Protocol Processing (cont)

Now once again let's think about the semantics of RPC. The client has made the call and the client is blocked and since the client is blocked, we don't need to buffer the message on the client's side. If the message gets lost for some reason, you don't hear back the result of the RPC from the destination, in a certain amount of time, you can resend the call, from the client side. And therefore you don't have to buffer the client side RPC message but it can reconstruct the client side message and resend the call. Therefore client side buffering is something that you can get rid of, once again, because the LAN is reliable. The next source of overhead, similar to client side buffering, happens on the server side, and that is the server is sending the results and the results may get lost. LAN reliable may not happen that often but it could happen ,and therefore we do want do the buffering.
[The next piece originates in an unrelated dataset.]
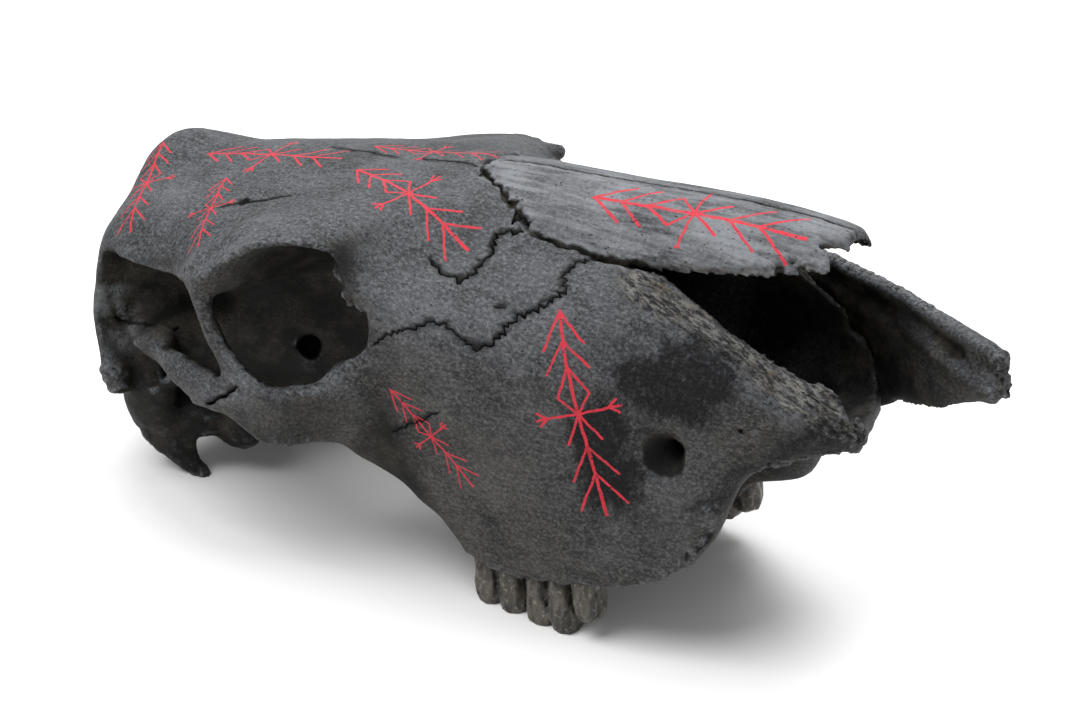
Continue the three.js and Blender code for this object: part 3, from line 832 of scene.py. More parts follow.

On the server side because if we don't buffer it then you have to reexecute the server procedure to produce a result and that's not something that you want to do because it involves reexecuting the server procedure which may be much more latency intensive then simply buffering the packet that corresponds to the result of executing the server procedure so you do want to buffer on the server site but. The buffering on the server side can be overlapped with the transmission of the message. So in other words the result has been computed by the server procedure. Now go ahead and send the result. While you are sending the result back to the client, do the buffering. That you can overlap the service side buffering with the result transmission, and get it out of the critical path of the latency for protocol processing. So, removing low level asks, employing hardware check sum and not doing check sum in software. Eliminating client side buffering all together. And overlapping the server side buffering with the result transmission are optimizations that you can do. In protocol processing, recognizing that the LAN is reliable and therefore we don't have to focus so much on the reliability of message transmission. But focus rather on the latency, and how we can reduce the latency, by making the protocol processing lean and mean

Conclusion

So once again recapping what we said. The sources of RPC latency are the following. Marshaling and data copying. Context switches, both at the client side and the server side. Similarly marshaling and data copying also happens both in the client side and the server side. And the actual protocol processing in order to send the packet on the wire. These are all the things that are happening in software. Those are the things that as OS designers, we have a chance to do something about. And what we saw were techniques that we can employ for each one of those, reduce the number of copies, reduce the number of context switches, and make the protocol processing lean and mean so that the latency involved in RPC is reduced to as minimum as possible from the software side. And we are going to take whatever the hardware gives us. If the hardware gives us an ability to, to do DMA from the client buffer, we'll use that but if it doesn't, then we have to anchor that. So that's what we are seeing here. As the opportunities for reducing the total latency in going from the client to the server and back to the client in RPC.